SOURCE EXCERPT:
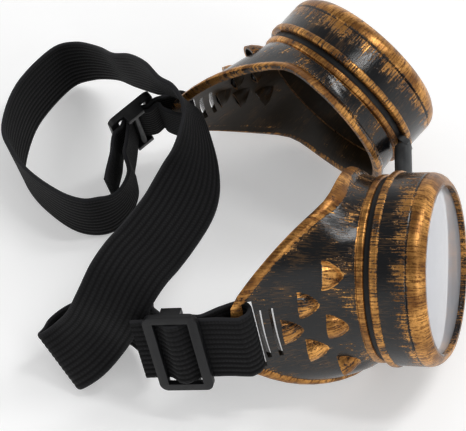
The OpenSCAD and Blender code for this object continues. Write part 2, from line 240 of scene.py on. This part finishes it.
def make_vent_shape():
    """A scoop on the cup: its gold outside and its dark hollow, from a point in the scoop's frame."""
    tree, given, out = group("Vent shape", [("Vector", "Vector", None)],
                             [("Float", "Outside"), ("Float", "Hollow")])
    x, y, z = split(tree, in_millimetres(tree, given["Vector"]))
    across = from_axis(tree, x, y)
    for label, reach, length, soft in (("Outside", 4.35, 6.9, 0.06), ("Hollow", 3.25, 5.3, 0.08)):
        along = maths(tree, "POWER", greatest(tree, maths(tree, "DIVIDE", z, length), 0.0), 1.7)
        size = maths(tree, "ADD", maths(tree, "DIVIDE", across, reach), along)
        inside = fade(tree, size, 1.0, 1.0 + soft, 1.0, 0.0)
        join(tree, product(tree, inside, fade(tree, z, -0.35, -0.1)), out[label])
    return tree


def make_mould_grain():
    """The fine grain and small marks of moulded plastic or rubber, for bump, shade and roughness."""
    tree, given, out = group("Mould grain", [("Vector", "Vector", None), ("Float", "Scale", 2600.0)],
                             [("Float", "Grain"), ("Float", "Marks")])
    fine = noise(tree, given["Vector"], given["Scale"], 3.0, 0.6)
    marks = noise(tree, given["Vector"], 320.0, 4.0, 0.65)
    join(tree, fine, out["Grain"])
    join(tree, marks, out["Marks"])
    return tree


BRUSHED_GOLD = make_brushed_gold()
RIM_DISTANCE = make_rim_distance()
VENT_SHAPE = make_vent_shape()
MOULD_GRAIN = make_mould_grain()


# ---------------------------------------------------------------- materials
BLACK = (0.006, 0.0062, 0.007, 1)
DEEP_BRONZE = (0.115, 0.04, 0.01, 1)
BRIGHT_GOLD = (0.78, 0.385, 0.105, 1)
FAINT_BROWN = (0.085, 0.045, 0.018, 1)
OLIVE = (0.022, 0.014, 0.006, 1)


def blank(name):
    made = bpy.data.materials.new(name)
    made.use_nodes = True
    tree = made.node_tree
    return made, tree, tree.nodes["Principled BSDF"]


def object_place(tree):
    return node(tree, "TexCoord").outputs["Object"]


def bumped(tree, height, strength, distance):
    return node(tree, "Bump", {"Strength": strength, "Distance": distance, "Height": height}).outputs[0]


def gold_over_black(tree, shader, local, coverage, under, stretch, ground_roughness=0.13):
    """Brushed gold on a dark ground, joined to the sockets of the material's own shader."""
    paint = use(tree, BRUSHED_GOLD, Vector=local, Coverage=coverage, Stretch=stretch)
    gold = mixed(tree, fade(tree, paint["Patches"], 0.36, 0.58, 0.3, 1.0), DEEP_BRONZE, BRIGHT_GOLD)
    shade = fade(tree, paint["Relief"], 0.62, 0.84, 0.05, 1.0)
    shade = product(tree, shade, fade(tree, paint["Tone"], 0.4, 0.6, 0.5, 1.0))
    gold = mixed(tree, shade, DEEP_BRONZE, gold)
    worn = mixed(tree, product(tree, paint["Faint"], 0.75), under, FAINT_BROWN)
    join(tree, mixed(tree, paint["Mask"], worn, gold), shader.inputs["Base Color"])
    join(tree, product(tree, paint["Mask"], 0.8), shader.inputs["Metallic"])
    roughness = fade(tree, paint["Mask"], 0.0, 1.0, ground_roughness, 0.34)
    join(tree, roughness, shader.inputs["Roughness"])
    shader.inputs["Specular IOR Level"].default_value = 0.4
    height = maths(tree, "MULTIPLY_ADD", paint["Relief"], 0.55, paint["Mask"])
    join(tree, bumped(tree, height, 0.55, 0.00012), shader.inputs["Normal"])


VENTS = ((23.9, 0), (18.4, 16.7), (18.4, -16.7), (11.2, 34), (11.2, 0), (11.2, -34))  # depth, angle
VENT_LENGTH = 6.6
VENT_SINK = 1.3
BODY_RADIUS = 26.2
BODY_START = 2  # depth at which the wall starts to flare
RIM_RADIUS = 31  # of the skin at the rim, before the border's rise
RIM_SHIFT = 3.8  # toward the tail
SHOULDER = 48  # the angle at which the wall is fullest
SHOULDER_FADE = 60
FLARE_TAIL, FLARE_SHOULDER, FLARE_NOSE = 1.9, 0.6, 2.0


def edge_depth(angle):
    side_line = TAIL_DEPTH - SIDE_SLOPE * (abs(angle) - TAIL_HALF_ANGLE)
    low = (TAIL_DEPTH + side_line - math.hypot(TAIL_DEPTH - side_line, TAIL_SOFTNESS)) / 2
    cheek = CHEEK_DEPTH + NOSE_EXTRA * (angle / 180) ** 2
    return (low + cheek + math.hypot(low - cheek, CHEEK_SOFTNESS)) / 2


def skin_radius(angle, depth):
    """Radius of a cup's outer skin at an angle from the tail and a depth behind the flange."""
    past = abs(angle) - SHOULDER
    if past < 0:
        first, second, share = FLARE_TAIL, FLARE_SHOULDER, abs(angle) / SHOULDER
    else:
        first, second, share = FLARE_SHOULDER, FLARE_NOSE, min(1, past / SHOULDER_FADE)
    flare = first + (second - first) * math.sin(math.radians(90 * share)) ** 2
    along = max(0, (depth - BODY_START) / (edge_depth(angle) - BODY_START))
    rim = RIM_RADIUS + RIM_SHIFT * math.cos(math.radians(angle))
    return BODY_RADIUS + (rim - BODY_RADIUS) * along ** flare


def vent_frame(side, depth, angle):
    """A scoop's own frame: Z runs from its mouth to its point, along the cup's skin."""
    near, far = skin_radius(angle, depth), skin_radius(angle, depth - VENT_LENGTH)
    lean = math.degrees(math.atan((far - near) / VENT_LENGTH))
    mouth = cup_frame(side) @ turn(angle, "Z") @ Matrix.Translation((near - VENT_SINK, 0, -depth))
    return mouth @ turn(lean, "Y")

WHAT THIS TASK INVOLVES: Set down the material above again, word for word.

EXERCISE ANSWER:
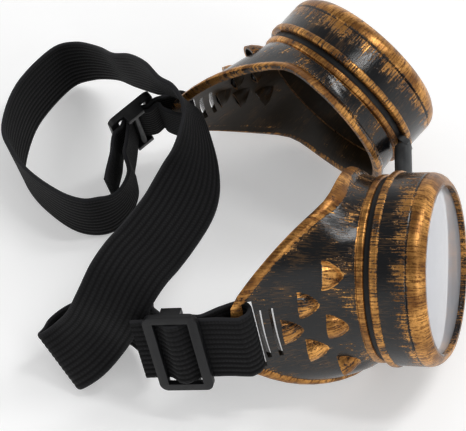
The OpenSCAD and Blender code for this object continues. Write part 2, from line 240 of scene.py on. This part finishes it.
def make_vent_shape():
    """A scoop on the cup: its gold outside and its dark hollow, from a point in the scoop's frame."""
    tree, given, out = group("Vent shape", [("Vector", "Vector", None)],
                             [("Float", "Outside"), ("Float", "Hollow")])
    x, y, z = split(tree, in_millimetres(tree, given["Vector"]))
    across = from_axis(tree, x, y)
    for label, reach, length, soft in (("Outside", 4.35, 6.9, 0.06), ("Hollow", 3.25, 5.3, 0.08)):
        along = maths(tree, "POWER", greatest(tree, maths(tree, "DIVIDE", z, length), 0.0), 1.7)
        size = maths(tree, "ADD", maths(tree, "DIVIDE", across, reach), along)
        inside = fade(tree, size, 1.0, 1.0 + soft, 1.0, 0.0)
        join(tree, product(tree, inside, fade(tree, z, -0.35, -0.1)), out[label])
    return tree


def make_mould_grain():
    """The fine grain and small marks of moulded plastic or rubber, for bump, shade and roughness."""
    tree, given, out = group("Mould grain", [("Vector", "Vector", None), ("Float", "Scale", 2600.0)],
                             [("Float", "Grain"), ("Float", "Marks")])
    fine = noise(tree, given["Vector"], given["Scale"], 3.0, 0.6)
    marks = noise(tree, given["Vector"], 320.0, 4.0, 0.65)
    join(tree, fine, out["Grain"])
    join(tree, marks, out["Marks"])
    return tree


BRUSHED_GOLD = make_brushed_gold()
RIM_DISTANCE = make_rim_distance()
VENT_SHAPE = make_vent_shape()
MOULD_GRAIN = make_mould_grain()


# ---------------------------------------------------------------- materials
BLACK = (0.006, 0.0062, 0.007, 1)
DEEP_BRONZE = (0.115, 0.04, 0.01, 1)
BRIGHT_GOLD = (0.78, 0.385, 0.105, 1)
FAINT_BROWN = (0.085, 0.045, 0.018, 1)
OLIVE = (0.022, 0.014, 0.006, 1)


def blank(name):
    made = bpy.data.materials.new(name)
    made.use_nodes = True
    tree = made.node_tree
    return made, tree, tree.nodes["Principled BSDF"]


def object_place(tree):
    return node(tree, "TexCoord").outputs["Object"]


def bumped(tree, height, strength, distance):
    return node(tree, "Bump", {"Strength": strength, "Distance": distance, "Height": height}).outputs[0]


def gold_over_black(tree, shader, local, coverage, under, stretch, ground_roughness=0.13):
    """Brushed gold on a dark ground, joined to the sockets of the material's own shader."""
    paint = use(tree, BRUSHED_GOLD, Vector=local, Coverage=coverage, Stretch=stretch)
    gold = mixed(tree, fade(tree, paint["Patches"], 0.36, 0.58, 0.3, 1.0), DEEP_BRONZE, BRIGHT_GOLD)
    shade = fade(tree, paint["Relief"], 0.62, 0.84, 0.05, 1.0)
    shade = product(tree, shade, fade(tree, paint["Tone"], 0.4, 0.6, 0.5, 1.0))
    gold = mixed(tree, shade, DEEP_BRONZE, gold)
    worn = mixed(tree, product(tree, paint["Faint"], 0.75), under, FAINT_BROWN)
    join(tree, mixed(tree, paint["Mask"], worn, gold), shader.inputs["Base Color"])
    join(tree, product(tree, paint["Mask"], 0.8), shader.inputs["Metallic"])
    roughness = fade(tree, paint["Mask"], 0.0, 1.0, ground_roughness, 0.34)
    join(tree, roughness, shader.inputs["Roughness"])
    shader.inputs["Specular IOR Level"].default_value = 0.4
    height = maths(tree, "MULTIPLY_ADD", paint["Relief"], 0.55, paint["Mask"])
    join(tree, bumped(tree, height, 0.55, 0.00012), shader.inputs["Normal"])


VENTS = ((23.9, 0), (18.4, 16.7), (18.4, -16.7), (11.2, 34), (11.2, 0), (11.2, -34))  # depth, angle
VENT_LENGTH = 6.6
VENT_SINK = 1.3
BODY_RADIUS = 26.2
BODY_START = 2  # depth at which the wall starts to flare
RIM_RADIUS = 31  # of the skin at the rim, before the border's rise
RIM_SHIFT = 3.8  # toward the tail
SHOULDER = 48  # the angle at which the wall is fullest
SHOULDER_FADE = 60
FLARE_TAIL, FLARE_SHOULDER, FLARE_NOSE = 1.9, 0.6, 2.0


def edge_depth(angle):
    side_line = TAIL_DEPTH - SIDE_SLOPE * (abs(angle) - TAIL_HALF_ANGLE)
    low = (TAIL_DEPTH + side_line - math.hypot(TAIL_DEPTH - side_line, TAIL_SOFTNESS)) / 2
    cheek = CHEEK_DEPTH + NOSE_EXTRA * (angle / 180) ** 2
    return (low + cheek + math.hypot(low - cheek, CHEEK_SOFTNESS)) / 2


def skin_radius(angle, depth):
    """Radius of a cup's outer skin at an angle from the tail and a depth behind the flange."""
    past = abs(angle) - SHOULDER
    if past < 0:
        first, second, share = FLARE_TAIL, FLARE_SHOULDER, abs(angle) / SHOULDER
    else:
        first, second, share = FLARE_SHOULDER, FLARE_NOSE, min(1, past / SHOULDER_FADE)
    flare = first + (second - first) * math.sin(math.radians(90 * share)) ** 2
    along = max(0, (depth - BODY_START) / (edge_depth(angle) - BODY_START))
    rim = RIM_RADIUS + RIM_SHIFT * math.cos(math.radians(angle))
    return BODY_RADIUS + (rim - BODY_RADIUS) * along ** flare


def vent_frame(side, depth, angle):
    """A scoop's own frame: Z runs from its mouth to its point, along the cup's skin."""
    near, far = skin_radius(angle, depth), skin_radius(angle, depth - VENT_LENGTH)
    lean = math.degrees(math.atan((far - near) / VENT_LENGTH))
    mouth = cup_frame(side) @ turn(angle, "Z") @ Matrix.Translation((near - VENT_SINK, 0, -depth))
    return mouth @ turn(lean, "Y")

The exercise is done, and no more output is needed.